An alteration in a deed, to render it void, even when made by a party to it must be a material one; that is one which causes the deed to speak a language different in legal effect from that which it spoke originally. Murray v. Klinzing,64 Conn. 78, 29 A. 244; Delvin on Deeds, Section 462; Thompson on Real Property, Sec. 3982; Monographic Note, 32 L. R. A. (N.S.) 284, et seq; Stewart v. Preston 1 Fla. 10, 44 Am. Dec. 621.
Clara Ackley was not personally liable for the Thornhill mortgage. Her husband, who was obligated to pay this mortgage, delivered the deed, collected the consideration paid and must be presumed to have known of the assumption clause being stricken from the deed at the time of delivery. The joinder of S. K. Ackley as a party complainant herein, with his wife, is merely pro forma to enable his wife to sue. He does not complain of the deed being altered, nor does he contend that such deed was altered without his knowledge or consent. He seeks no relief in this case.
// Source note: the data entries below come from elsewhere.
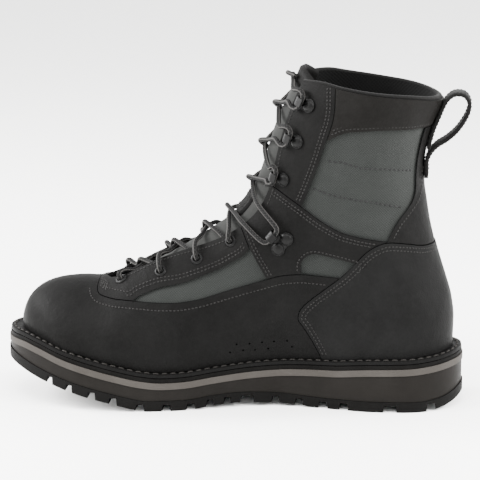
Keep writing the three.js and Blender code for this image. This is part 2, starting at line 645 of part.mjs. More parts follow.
// The tongue lies under the facings and swells out between them.
const tongueClear = 1.8;
const tongueSag = 5.2;         // how far its middle lies below the form's front line, at the foot
const tongueSagTop = 1.6;      // the same at the shaft
const tongueStart = 10;        // how far it runs in under the vamp
const tongueRows = 13;
const tongueColumns = 8;

function tongueLift(length, off) {
  const under = wall + tongueClear;
  const open = throatHalfAt(Math.min(length, collarLength)) - 2;
  if (open <= Math.abs(off)) return -under;
  const up = ease((length - vampLength - 20) / 90);
  const rise = under - mix(tongueSag, tongueSagTop, up);
  return -under + rise * (1 - (off / open) ** 2) * ease((length - vampLength) / 20);
}

function tongue() {
  const sheet = [];
  const lifts = [];
  const end = collarLength + tongueRise;
  for (let i = 0; i <= tongueRows; i += 1) {
    const length = mix(vampLength - tongueStart, end, i / tongueRows);
    const half = tongueHalf * mix(0.72, 1, ease((length - vampLength) / 80));
    const row = [];
    const rowLifts = [];
    for (let j = 0; j <= tongueColumns; j += 1) {
      const off = mix(half, -half, j / tongueColumns);
      row.push(frontSurface(length, off).point);
      rowLifts.push(tongueLift(length, off));
    }
    sheet.push(row);
    lifts.push(rowLifts);
  }
  const normals = sheetNormals(sheet);
  const moved = (extra) => sheet.map((row, i) => row.map((p, j) => {
    const reach = lifts[i][j] + extra;
    const normal = normals[i][j];
    return [p[0] + normal.x * reach, p[1] + normal.y * reach, p[2] + normal.z * reach];
  }));
  return closedSlab(moved(-tongueThick), moved(0));
}

// A closed slab between two grids of points, the second one outside.
function closedSlab(inside, outside) {
  const corners = [];
  const rows = inside.length - 1;
  const columns = inside[0].length - 1;
  for (let i = 0; i < rows; i += 1) {
    for (let j = 0; j < columns; j += 1) {
      addQuad(corners, outside[i][j], outside[i + 1][j], outside[i + 1][j + 1], outside[i][j + 1]);
      addQuad(corners, inside[i][j], inside[i][j + 1], inside[i + 1][j + 1], inside[i + 1][j]);
    }
    addQuad(corners, inside[i][0], inside[i + 1][0], outside[i + 1][0], outside[i][0]);
    addQuad(corners, outside[i][columns], outside[i + 1][columns], inside[i + 1][columns], inside[i][columns]);
  }
  for (let j = 0; j < columns; j += 1) {
    addQuad(corners, inside[0][j], outside[0][j], outside[0][j + 1], inside[0][j + 1]);
    addQuad(corners, outside[rows][j], inside[rows][j], inside[rows][j + 1], outside[rows][j + 1]);
  }
  return geometryFrom(corners);
}

// A place on the form with its own directions: out of the leather, forward to the throat, and up.
function seatAt(place, side) {
  const [x, z] = [place.at * soleLength, place.up * shaftHeight];
  const origin = new THREE.Vector3(...formPoint(x, z, side));
  const alongX = new THREE.Vector3(...formPoint(x + 1, z, side)).sub(new THREE.Vector3(...formPoint(x - 1, z, side)));
  const alongZ = new THREE.Vector3(...formPoint(x, z + 1, side)).sub(new THREE.Vector3(...formPoint(x, z - 1, side)));
  const out = new THREE.Vector3().crossVectors(alongZ, alongX).multiplyScalar(side).normalize();
  const step = frontAt(nearestFrontLength(x, z));
  const toFront = new THREE.Vector3(step.x, 0, step.z).sub(new THREE.Vector3(x, 0, z));
  const forward = toFront.sub(out.clone().multiplyScalar(toFront.dot(out))).normalize();
  const up = new THREE.Vector3().crossVectors(forward, out).multiplyScalar(side);
  return { origin, out, forward, up, side };
}

function nearestFrontLength(x, z) {
  let best = { distance: Infinity, length: 0 };
  for (const step of front) {
    const distance = Math.hypot(x - step.x, z - step.z);
    if (distance < best.distance) best = { distance, length: step.length };
  }
  return best.length;
}

// Moves a geometry drawn with X forward, Y up the throat's edge and Z out of the leather to its seat.
function seated(geometry, seat, lift) {
  const up = new THREE.Vector3().crossVectors(seat.out, seat.forward);
  const basis = new THREE.Matrix4().makeBasis(seat.forward, up, seat.out);
  basis.setPosition(seat.origin.clone().addScaledVector(seat.out, lift));
  return geometry.clone().applyMatrix4(basis);
}

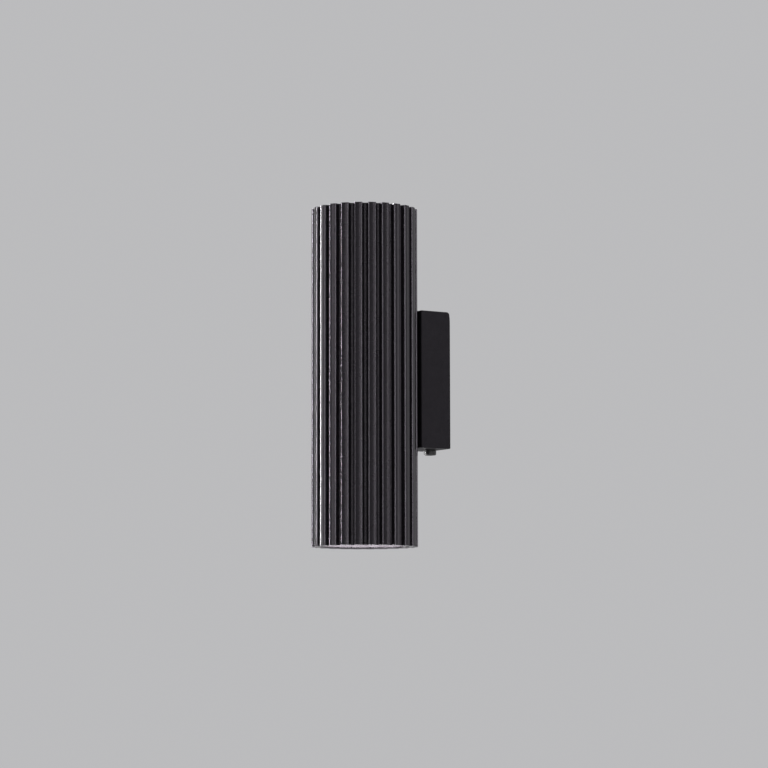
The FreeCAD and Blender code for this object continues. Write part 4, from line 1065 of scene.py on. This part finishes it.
@dataclass
class WallBracket:
    """The plated bracket on the wall, with the rubber bush in its middle."""

    neck: float = 7.0 * MM
    neck_length: float = 1.5 * MM
    bore: float = 4.0 * MM
    flange_round: float = 0.45 * MM
    bore_round: float = 0.35 * MM
    edge_break: float = 0.14 * MM
    flat: float = math.radians(1)
    steps: int = 72

    def bracket(self) -> Piece:
        """The bracket's own form, merged, with its cut edges broken."""
        mesh = bmesh.new()
        mesh.from_mesh(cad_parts["wall_bracket"].data)
        bmesh.ops.remove_doubles(mesh, verts=mesh.verts, dist=MERGE)
        bmesh.ops.dissolve_limit(mesh, angle_limit=self.flat, verts=mesh.verts, edges=mesh.edges)
        return polish_edges(finished(mesh, "plated_bracket"), self.edge_break)

    def bush(self) -> Piece:
        """The cable bush, turned about the cable's axis."""
        low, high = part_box("cable_bush")
        flange = (high.x - low.x) / 2
        depth = high.y - low.y
        mesh = bmesh.new()
        chain = outline(mesh, [(self.bore, 0), (self.neck, 0), (self.neck, self.neck_length),
                               (flange, self.neck_length), (flange, depth), (self.bore, depth)], closed=True)
        round_corners(mesh, [chain[4]], self.flange_round, 4)
        inner = [vert for vert in mesh.verts if abs(vert.co.x - self.bore) < MERGE]
        round_corners(mesh, inner, self.bore_round, 4)
        spin_round(mesh, self.steps)
        bmesh.ops.rotate(mesh, verts=mesh.verts, cent=(0, 0, 0), matrix=Matrix.Rotation(math.pi / 2, 3, "X"))
        return finished(mesh, "cable_grommet")

    def build(self, paints: Paintbox) -> None:
        """Make bracket and bush and dress them."""
        bracket = self.bracket()
        paints.coat(bracket, ZINC)
        stand_in(bracket, "wall_bracket", "light")
        bush = self.bush()
        paints.coat(bush, RUBBER)
        stand_in(bush, "cable_bush", "light")


@dataclass
class InnerWorks:
    """What the light holds inside, which keeps the frame's own shapes."""

    plated: tuple[str, ...] = ("head_screws", "head_washers", "clinch_nut", "holder_screws",
                               "holder_nuts", "earth_washer", "terminal_screws", "terminal_fixing_screw")

    def build(self, paints: Paintbox) -> None:
        """Dress the nodes."""
        paints.coat_nodes(ZINC, "lamp_frame")
        paints.coat_nodes(ZINC_HARDWARE, *self.plated)
        paints.coat_nodes(BLACK_NYLON, "wire_bush")
        paints.coat_nodes(NATURAL_NYLON, "terminal_block")
        paints.coat_nodes(BRASS, "terminal_sleeves", "earth_screw")
        paints.coat_nodes(TINNED, "earth_tags")
        for end in End:
            paints.coat_nodes(INSULATIONS[Core.LIVE], f"{end.prefix}_live_lead")
            paints.coat_nodes(INSULATIONS[Core.NEUTRAL], f"{end.prefix}_neutral_lead")
        paints.coat_nodes(INSULATIONS[Core.EARTH], "earth_lead")


# ---------------------------------------------------------------- studio

@dataclass(frozen=True)
class Panel:
    """A soft light panel that faces the middle of the light."""

    name: str
    bearing: float
    rise: float
    distance: float
    width: float
    height: float
    power: float
    tint: Colour = (1.0, 1.0, 1.0)

    def build(self, target: Vector, view_bearing: float) -> None:
        """Hang the panel.

        Args:
            target: What it faces.
            view_bearing: The camera's bearing, which the panel's own bearing is added to.
        """
        turn = math.radians(view_bearing + self.bearing)
        lift = math.radians(self.rise)
        away = Vector((math.sin(turn) * math.cos(lift), -math.cos(turn) * math.cos(lift), math.sin(lift)))
        data = bpy.data.lights.new(self.name, "AREA")
        data.shape, data.size, data.size_y = "RECTANGLE", self.width, self.height
        data.energy, data.color = self.power, self.tint
        lamp = bpy.data.objects.new(self.name, data)
        lamp.location = target + away * self.distance
        lamp.rotation_euler = (-away).to_track_quat("-Z", "Y").to_euler()
        lamp.visible_camera = False
        bpy.context.scene.collection.objects.link(lamp)


@dataclass
class Studio:
    """Camera, soft lights, pale surroundings and a pale floor far below the light."""

    eye: Colour = (1.3967, -0.8898, -0.1748)
    heading: float = 58.63
    pitch: float = 5.996
    roll: float = -0.095
    lens: float = 129.88
    sensor: float = 36.0
    floor_drop: float = 1.5
    floor_reach: float = 6.0
    floor_grain: float = 0.4
    floor_tones: tuple[Colour, Colour] = ((0.66, 0.66, 0.665), (0.70, 0.70, 0.70))
    floor_roughness: float = 0.9
    air: Colour = (0.50, 0.50, 0.51)
    panels: tuple[Panel, ...] = (
        Panel("edge_panel", -114.5, -4, 1.5, 0.10, 2.6, 85.0),
        Panel("rear_edge_panel", -147, -4, 1.5, 0.03, 2.6, 3.0),
        Panel("strip_a", -102, 5, 1.6, 0.10, 2.2, 1.8),
        Panel("strip_b", -70, 5, 1.6, 0.10, 2.2, 3.2),
        Panel("strip_c", -37, 5, 1.6, 0.10, 2.2, 4.2),
        Panel("strip_d", -6.5, 5, 1.6, 0.10, 2.2, 4.4),
        Panel("strip_e", 23, 5, 1.6, 0.10, 2.2, 4.4),
        Panel("strip_f", 53, 5, 1.6, 0.10, 2.2, 4.6),
        Panel("strip_g", 78, 5, 1.6, 0.12, 2.2, 2.5),
        Panel("strip_h", 108, 5, 1.6, 0.12, 2.2, 1.0),
    )

    def camera(self) -> None:
        """Set up the camera at the photograph's viewing angle."""
        data = bpy.data.cameras.new("camera")
        data.lens, data.sensor_width = self.lens, self.sensor
        camera = bpy.data.objects.new("camera", data)
        camera.matrix_world = (Matrix.Translation(self.eye)
                               @ Matrix.Rotation(math.radians(self.heading), 4, "Z")
                               @ Matrix.Rotation(math.radians(90 + self.pitch), 4, "X")
                               @ Matrix.Rotation(math.radians(self.roll), 4, "Z"))
        bpy.context.scene.collection.objects.link(camera)
        bpy.context.scene.camera = camera

    def floor(self) -> None:
        """Lay the pale floor."""
        mesh = bmesh.new()
        bmesh.ops.create_circle(mesh, cap_ends=True, segments=96, radius=self.floor_reach,
                                matrix=Matrix.Translation((0, 0, -self.floor_drop)))
        floor = finished(mesh, "pale_floor")
        recipe = Recipe("pale_floor")
        recipe.feed("Base Color", recipe.blend(recipe.noise(self.floor_grain, 4), *self.floor_tones))
        recipe.set(Roughness=self.floor_roughness)
        floor.data.materials.append(recipe.material)
        floor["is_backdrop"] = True

    def surroundings(self) -> None:
        """Fill the air with an even pale light."""
        world = bpy.data.worlds.new("pale_air")
        world.use_nodes = True
        world.node_tree.nodes["Background"].inputs["Color"].default_value = (*self.air, 1)
        bpy.context.scene.world = world

    def build(self) -> None:
        """Set up everything round the light."""
        scene = bpy.context.scene
        scene.view_settings.view_transform = "Standard"
        self.surroundings()
        self.floor()
        self.camera()
        low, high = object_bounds()
        for panel in self.panels:
            panel.build((low + high) / 2, self.heading)


def main() -> None:
    """Build the light's sub-assemblies in order, then the studio."""
    logging.basicConfig(level=logging.INFO, format="%(name)s: %(message)s")
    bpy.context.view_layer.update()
    paints = Paintbox()
    tube = FlutedTube()
    tube.build(paints)
    CoverBox().build(paints)
    RetainingScrew().build(paints)
    for end in End:
        ReflectorLamp(end, tube.centre.y).build(paints)
    WallBracket().build(paints)
    InnerWorks().build(paints)
    Studio().build()


if __name__ == "__main__":
    main()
Striking of a mortgage assumption clause from a deed *Page 556 is not such a material alteration as to cause the deed to speak a language different in legal effect as to the rights of a grantor who was not liable for the mortgage debt, where there remains sufficient consideration to support the deed. Cohen v. Bredfeld, 241, Mich. 173, 216 N.W. 376; Murray v. Klinzing, supra; Thompson on Real Property, Sec. 3986-7.
The order appealed from is reversed with directions to the court below to enter an order sustaining the demurrer of the defendant to the bill of complaint as amended.